Improve Speedup and Adjust Latency
If you want to increase speedup and your system can afford a larger latency,
increase the repetition factor to 2
.
dspunfold AdaptiveFilter -args {randn(1000,1),randn(1000,1)} -s 1000 -r 2 -f true
Analyzing input MATLAB function AdaptiveFilter Creating single-threaded MEX file AdaptiveFilter_st.mexw64 Creating multi-threaded MEX file AdaptiveFilter_mt.mexw64 Creating analyzer file AdaptiveFilter_analyzer
Run the analyzer.
AdaptiveFilter_analyzer(randn(1000*4,1), randn(1000*4,1))
Analyzing multi-threaded MEX file AdaptiveFilter_mt.mexw64 ... Latency = 16 frames Speedup = 2.4x ans = Latency: 16 Speedup: 2.3674 Pass: 1
Repeat the process until you achieve satisfactory speedup and latency.

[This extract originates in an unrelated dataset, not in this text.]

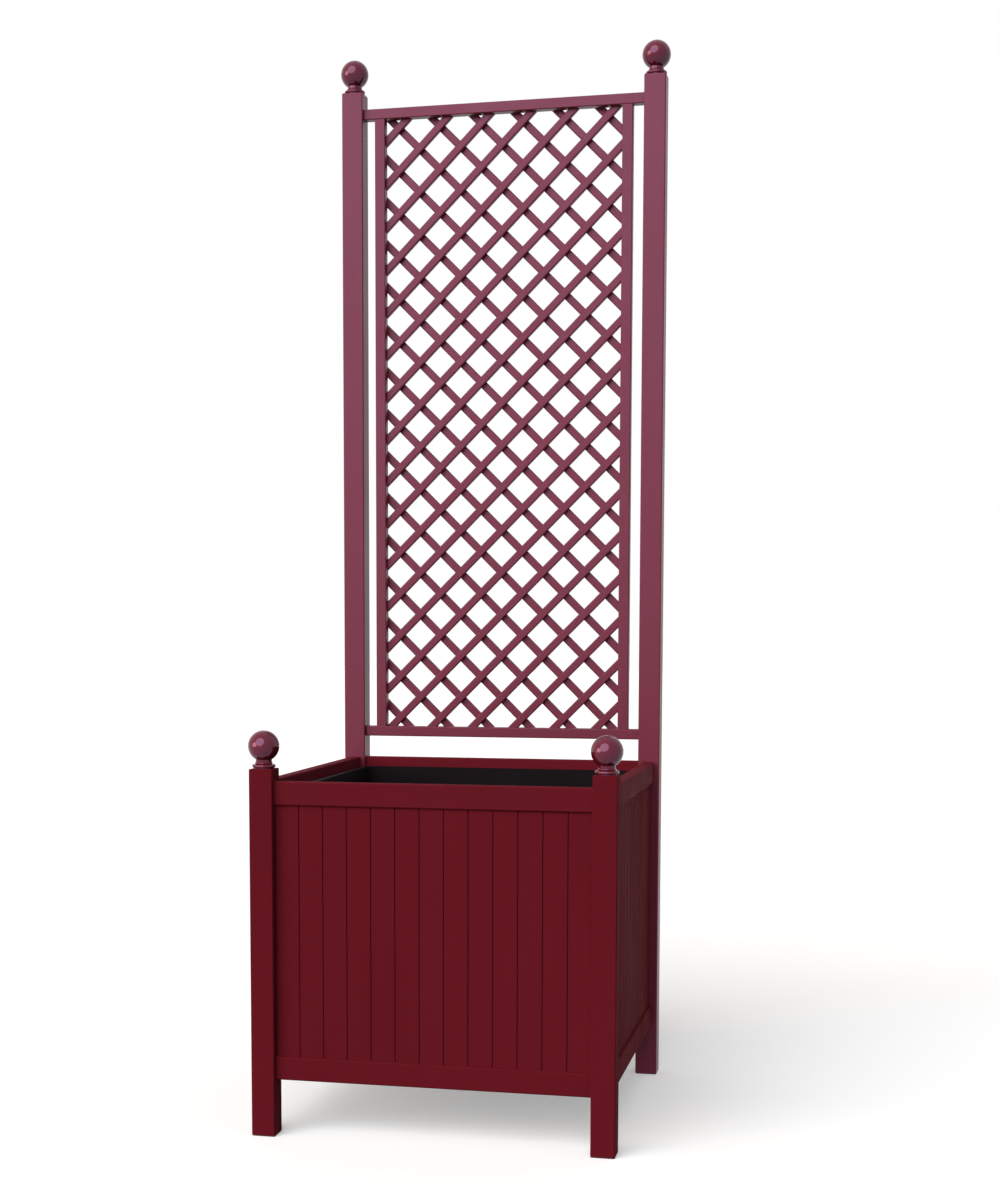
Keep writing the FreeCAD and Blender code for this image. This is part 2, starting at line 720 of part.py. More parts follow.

Use Automatic State Length Detection
Choose a state length that is greater than or equal to the state length of your
algorithm. If it is not easy to determine the state length for your algorithm
analytically, use the automatic state length detection tool. Invoke automatic state
length detection by setting -s
to auto
. The
tool detects the minimum state length with which the analyzer passes the
verification.
dspunfold AdaptiveFilter -args {randn(1000,1),randn(1000,1)} -s auto -f true
Analyzing input MATLAB function AdaptiveFilter Creating single-threaded MEX file AdaptiveFilter_st.mexw64 Searching for minimal state length (this might take a while) Checking stateless ... Insufficient Checking 1000 ... Sufficient Checking 500 ... Insufficient Checking 750 ... Insufficient Checking 875 ... Sufficient Checking 812 ... Insufficient Checking 843 ... Sufficient Checking 827 ... Insufficient Checking 835 ... Insufficient Checking 839 ... Sufficient Checking 837 ... Sufficient Checking 836 ... Sufficient Minimal state length is 836 Creating multi-threaded MEX file AdaptiveFilter_mt.mexw64 Creating analyzer file AdaptiveFilter_analyzer
Minimal state length is 836
samples.
Run the generated analyzer.
AdaptiveFilter_analyzer(randn(1000*4,1), randn(1000*4,1))
Analyzing multi-threaded MEX file AdaptiveFilter_mt.mexw64 ... Latency = 8 frames Speedup = 1.9x ans = Latency: 8 Speedup: 1.9137 Pass: 1
The analyzer passed the verification.